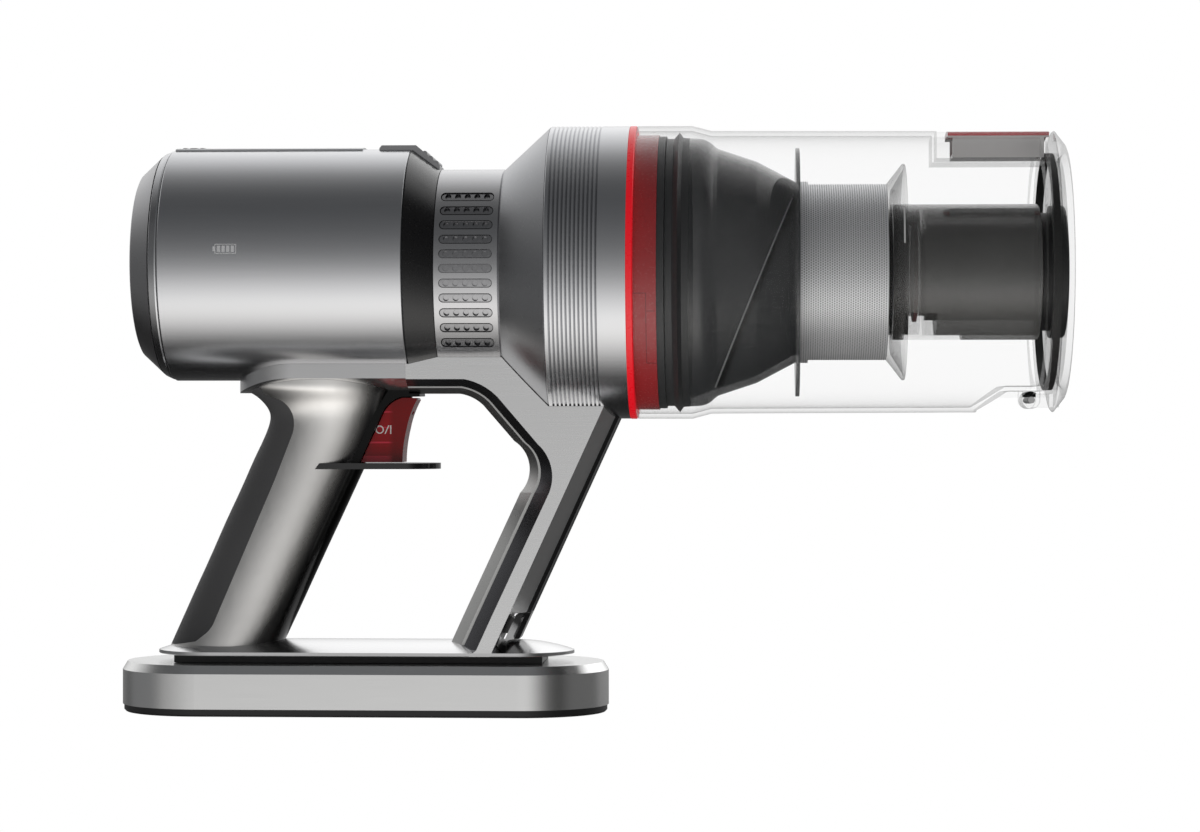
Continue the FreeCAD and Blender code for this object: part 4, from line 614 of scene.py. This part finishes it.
def studio_world():
    """A soft studio: bands of light along the vacuum's length, and darker walls past its two ends."""
    world = bpy.data.worlds.new("studio")
    world.use_nodes = True
    scene.world = world
    tree = world.node_tree
    tree.nodes.clear()

    def add(kind, **values):
        made = tree.nodes.new(kind)
        for key, value in values.items():
            setattr(made, key, value)
        return made

    def graded(source, stops, low, high):
        """A smooth curve over source: stops are (value, level, warmth)."""
        share = add("ShaderNodeMapRange")
        share.inputs["From Min"].default_value = low
        share.inputs["From Max"].default_value = high
        tree.links.new(source, share.inputs["Value"])
        ramp = add("ShaderNodeValToRGB")
        ramp.color_ramp.interpolation = "B_SPLINE"
        elements = ramp.color_ramp.elements
        while len(elements) < len(stops):
            elements.new(0.5)
        for element, (value, level, warmth) in zip(elements, stops):
            element.position = (value - low) / (high - low)
            element.color = (level * (1 + warmth), level, level * (1 - warmth * 1.5), 1)
        tree.links.new(share.outputs["Result"], ramp.inputs["Fac"])
        return ramp.outputs["Color"]

    def mixed(factor, first, second, mode="MIX"):
        made = add("ShaderNodeMix", data_type="RGBA", blend_type=mode)
        if factor is None:
            by_identifier(made.inputs, "Factor_Float").default_value = 1.0
        else:
            tree.links.new(factor, by_identifier(made.inputs, "Factor_Float"))
        tree.links.new(first, by_identifier(made.inputs, "A_Color"))
        tree.links.new(second, by_identifier(made.inputs, "B_Color"))
        return by_identifier(made.outputs, "Result_Color")

    def eased(source, start, end):
        made = add("ShaderNodeMapRange", interpolation_type="SMOOTHSTEP")
        made.inputs["From Min"].default_value = start
        made.inputs["From Max"].default_value = end
        tree.links.new(source, made.inputs["Value"])
        return made.outputs["Result"]

    place = add("ShaderNodeTexCoord")
    split = add("ShaderNodeSeparateXYZ")
    tree.links.new(place.outputs["Generated"], split.inputs[0])
    x, y, z = split.outputs
    toward = add("ShaderNodeMath", operation="MULTIPLY")
    toward.inputs[1].default_value = -1.0
    tree.links.new(y, toward.inputs[0])
    angle = add("ShaderNodeMath", operation="ARCTAN2")
    tree.links.new(z, angle.inputs[0])
    tree.links.new(toward.outputs[0], angle.inputs[1])
    degrees = add("ShaderNodeMath", operation="MULTIPLY")
    degrees.inputs[1].default_value = 180 / math.pi
    tree.links.new(angle.outputs[0], degrees.inputs[0])

    bands = graded(degrees.outputs[0], BANDS, -180, 180)
    front = mixed(None, bands, graded(x, ENDS_FRONT, -1, 1), "MULTIPLY")
    rear = mixed(None, bands, graded(x, ENDS_REAR, -1, 1), "MULTIPLY")
    room = mixed(eased(y, -0.15, 0.15), front, rear)
    sides = mixed(eased(x, -0.2, 0.2), graded(z, WALL_LEFT, -1, 1), graded(z, WALL_RIGHT, -1, 1))
    reach = add("ShaderNodeMath", operation="ABSOLUTE")
    tree.links.new(x, reach.inputs[0])
    light = mixed(eased(reach.outputs[0], 0.78, 0.97), room, sides)

    studio = add("ShaderNodeBackground")
    tree.links.new(light, studio.inputs["Color"])
    studio.inputs["Strength"].default_value = STUDIO_STRENGTH
    backdrop = add("ShaderNodeBackground")
    backdrop.inputs["Color"].default_value = (1, 1, 1, 1)
    path = add("ShaderNodeLightPath")
    choose = add("ShaderNodeMixShader")
    tree.links.new(path.outputs["Is Camera Ray"], choose.inputs["Fac"])
    tree.links.new(studio.outputs[0], choose.inputs[1])
    tree.links.new(backdrop.outputs[0], choose.inputs[2])
    out = add("ShaderNodeOutputWorld")
    tree.links.new(choose.outputs[0], out.inputs["Surface"])


def floor():
    """A plain pale floor, low enough under the base for the battery to come off downwards."""
    size = 12.0
    drop = 0.10
    mesh = bpy.data.meshes.new("floor")
    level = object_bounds()[0].z - drop
    mesh.from_pydata([(-size, -size, level), (size, -size, level), (size, size, level),
                      (-size, size, level)], [], [(0, 1, 2, 3)])
    sheet = bpy.data.objects.new("floor", mesh)
    scene.collection.objects.link(sheet)
    material = bpy.data.materials.new("pale_floor")
    material.use_nodes = True
    tree = material.node_tree
    tree.nodes.clear()
    glow = tree.nodes.new("ShaderNodeEmission")
    glow.inputs["Color"].default_value = (1, 1, 1, 1)
    out = tree.nodes.new("ShaderNodeOutputMaterial")
    tree.links.new(glow.outputs[0], out.inputs["Surface"])
    mesh.materials.append(material)
    sheet.visible_glossy = False
    sheet.visible_diffuse = False
    sheet.visible_transmission = False
    sheet.visible_shadow = False
    sheet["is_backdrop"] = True


def camera():
    """A long lens, level with the middle of the object and square to its side."""
    data = bpy.data.cameras.new("camera")
    data.lens = 96
    data.sensor_width = 36
    data.clip_end = 50
    made = bpy.data.objects.new("camera", data)
    scene.collection.objects.link(made)
    place = Vector((0.166, -1.344, 0.124))
    target = Vector((0.099, 0.0, 0.124))
    made.location = place
    made.rotation_euler = (target - place).to_track_quat("-Z", "Y").to_euler()
    scene.camera = made


floor()
camera()
studio_world()
scene.view_settings.view_transform = "Standard"

bpy.context.view_layer.update()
--
All of the data shown above must be copied exactly.

** Written answer **
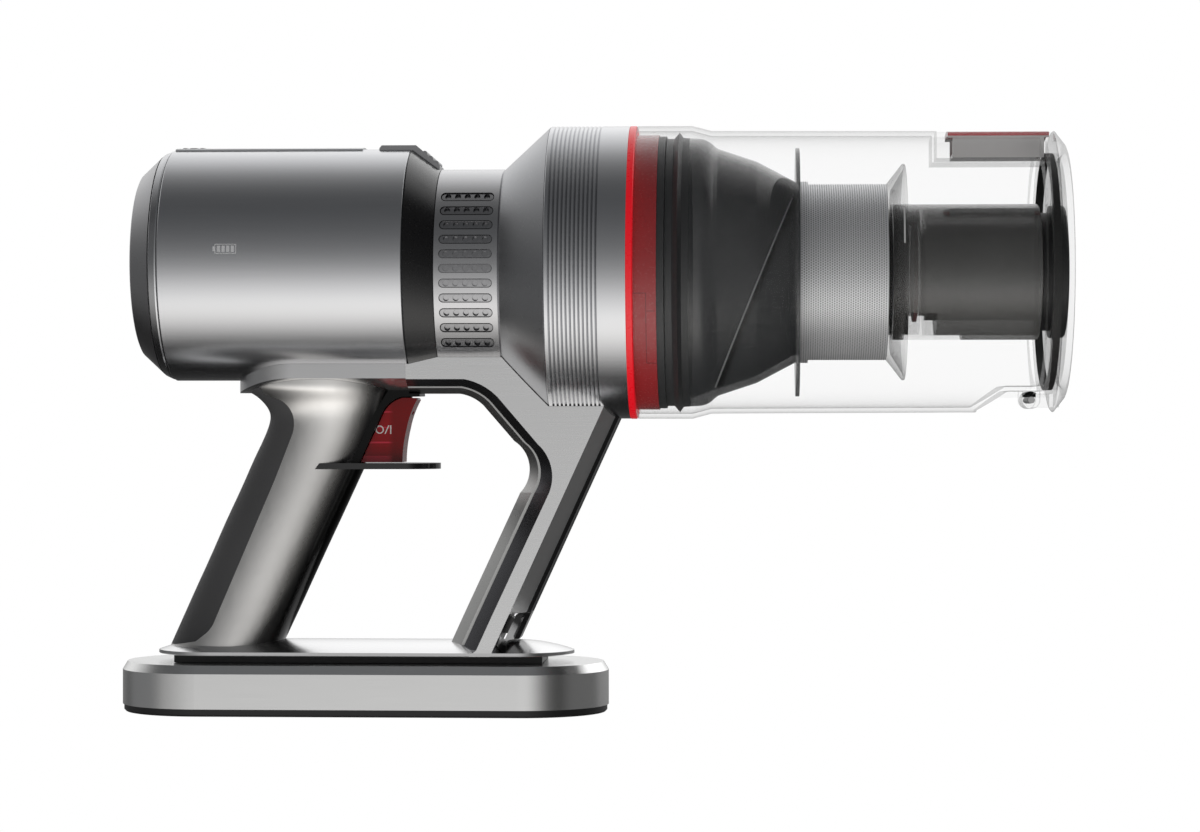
Continue the FreeCAD and Blender code for this object: part 4, from line 614 of scene.py. This part finishes it.
def studio_world():
    """A soft studio: bands of light along the vacuum's length, and darker walls past its two ends."""
    world = bpy.data.worlds.new("studio")
    world.use_nodes = True
    scene.world = world
    tree = world.node_tree
    tree.nodes.clear()

    def add(kind, **values):
        made = tree.nodes.new(kind)
        for key, value in values.items():
            setattr(made, key, value)
        return made

    def graded(source, stops, low, high):
        """A smooth curve over source: stops are (value, level, warmth)."""
        share = add("ShaderNodeMapRange")
        share.inputs["From Min"].default_value = low
        share.inputs["From Max"].default_value = high
        tree.links.new(source, share.inputs["Value"])
        ramp = add("ShaderNodeValToRGB")
        ramp.color_ramp.interpolation = "B_SPLINE"
        elements = ramp.color_ramp.elements
        while len(elements) < len(stops):
            elements.new(0.5)
        for element, (value, level, warmth) in zip(elements, stops):
            element.position = (value - low) / (high - low)
            element.color = (level * (1 + warmth), level, level * (1 - warmth * 1.5), 1)
        tree.links.new(share.outputs["Result"], ramp.inputs["Fac"])
        return ramp.outputs["Color"]

    def mixed(factor, first, second, mode="MIX"):
        made = add("ShaderNodeMix", data_type="RGBA", blend_type=mode)
        if factor is None:
            by_identifier(made.inputs, "Factor_Float").default_value = 1.0
        else:
            tree.links.new(factor, by_identifier(made.inputs, "Factor_Float"))
        tree.links.new(first, by_identifier(made.inputs, "A_Color"))
        tree.links.new(second, by_identifier(made.inputs, "B_Color"))
        return by_identifier(made.outputs, "Result_Color")

    def eased(source, start, end):
        made = add("ShaderNodeMapRange", interpolation_type="SMOOTHSTEP")
        made.inputs["From Min"].default_value = start
        made.inputs["From Max"].default_value = end
        tree.links.new(source, made.inputs["Value"])
        return made.outputs["Result"]

    place = add("ShaderNodeTexCoord")
    split = add("ShaderNodeSeparateXYZ")
    tree.links.new(place.outputs["Generated"], split.inputs[0])
    x, y, z = split.outputs
    toward = add("ShaderNodeMath", operation="MULTIPLY")
    toward.inputs[1].default_value = -1.0
    tree.links.new(y, toward.inputs[0])
    angle = add("ShaderNodeMath", operation="ARCTAN2")
    tree.links.new(z, angle.inputs[0])
    tree.links.new(toward.outputs[0], angle.inputs[1])
    degrees = add("ShaderNodeMath", operation="MULTIPLY")
    degrees.inputs[1].default_value = 180 / math.pi
    tree.links.new(angle.outputs[0], degrees.inputs[0])

    bands = graded(degrees.outputs[0], BANDS, -180, 180)
    front = mixed(None, bands, graded(x, ENDS_FRONT, -1, 1), "MULTIPLY")
    rear = mixed(None, bands, graded(x, ENDS_REAR, -1, 1), "MULTIPLY")
    room = mixed(eased(y, -0.15, 0.15), front, rear)
    sides = mixed(eased(x, -0.2, 0.2), graded(z, WALL_LEFT, -1, 1), graded(z, WALL_RIGHT, -1, 1))
    reach = add("ShaderNodeMath", operation="ABSOLUTE")
    tree.links.new(x, reach.inputs[0])
    light = mixed(eased(reach.outputs[0], 0.78, 0.97), room, sides)

    studio = add("ShaderNodeBackground")
    tree.links.new(light, studio.inputs["Color"])
    studio.inputs["Strength"].default_value = STUDIO_STRENGTH
    backdrop = add("ShaderNodeBackground")
    backdrop.inputs["Color"].default_value = (1, 1, 1, 1)
    path = add("ShaderNodeLightPath")
    choose = add("ShaderNodeMixShader")
    tree.links.new(path.outputs["Is Camera Ray"], choose.inputs["Fac"])
    tree.links.new(studio.outputs[0], choose.inputs[1])
    tree.links.new(backdrop.outputs[0], choose.inputs[2])
    out = add("ShaderNodeOutputWorld")
    tree.links.new(choose.outputs[0], out.inputs["Surface"])


def floor():
    """A plain pale floor, low enough under the base for the battery to come off downwards."""
    size = 12.0
    drop = 0.10
    mesh = bpy.data.meshes.new("floor")
    level = object_bounds()[0].z - drop
    mesh.from_pydata([(-size, -size, level), (size, -size, level), (size, size, level),
                      (-size, size, level)], [], [(0, 1, 2, 3)])
    sheet = bpy.data.objects.new("floor", mesh)
    scene.collection.objects.link(sheet)
    material = bpy.data.materials.new("pale_floor")
    material.use_nodes = True
    tree = material.node_tree
    tree.nodes.clear()
    glow = tree.nodes.new("ShaderNodeEmission")
    glow.inputs["Color"].default_value = (1, 1, 1, 1)
    out = tree.nodes.new("ShaderNodeOutputMaterial")
    tree.links.new(glow.outputs[0], out.inputs["Surface"])
    mesh.materials.append(material)
    sheet.visible_glossy = False
    sheet.visible_diffuse = False
    sheet.visible_transmission = False
    sheet.visible_shadow = False
    sheet["is_backdrop"] = True


def camera():
    """A long lens, level with the middle of the object and square to its side."""
    data = bpy.data.cameras.new("camera")
    data.lens = 96
    data.sensor_width = 36
    data.clip_end = 50
    made = bpy.data.objects.new("camera", data)
    scene.collection.objects.link(made)
    place = Vector((0.166, -1.344, 0.124))
    target = Vector((0.099, 0.0, 0.124))
    made.location = place
    made.rotation_euler = (target - place).to_track_quat("-Z", "Y").to_euler()
    scene.camera = made


floor()
camera()
studio_world()
scene.view_settings.view_transform = "Standard"

bpy.context.view_layer.update()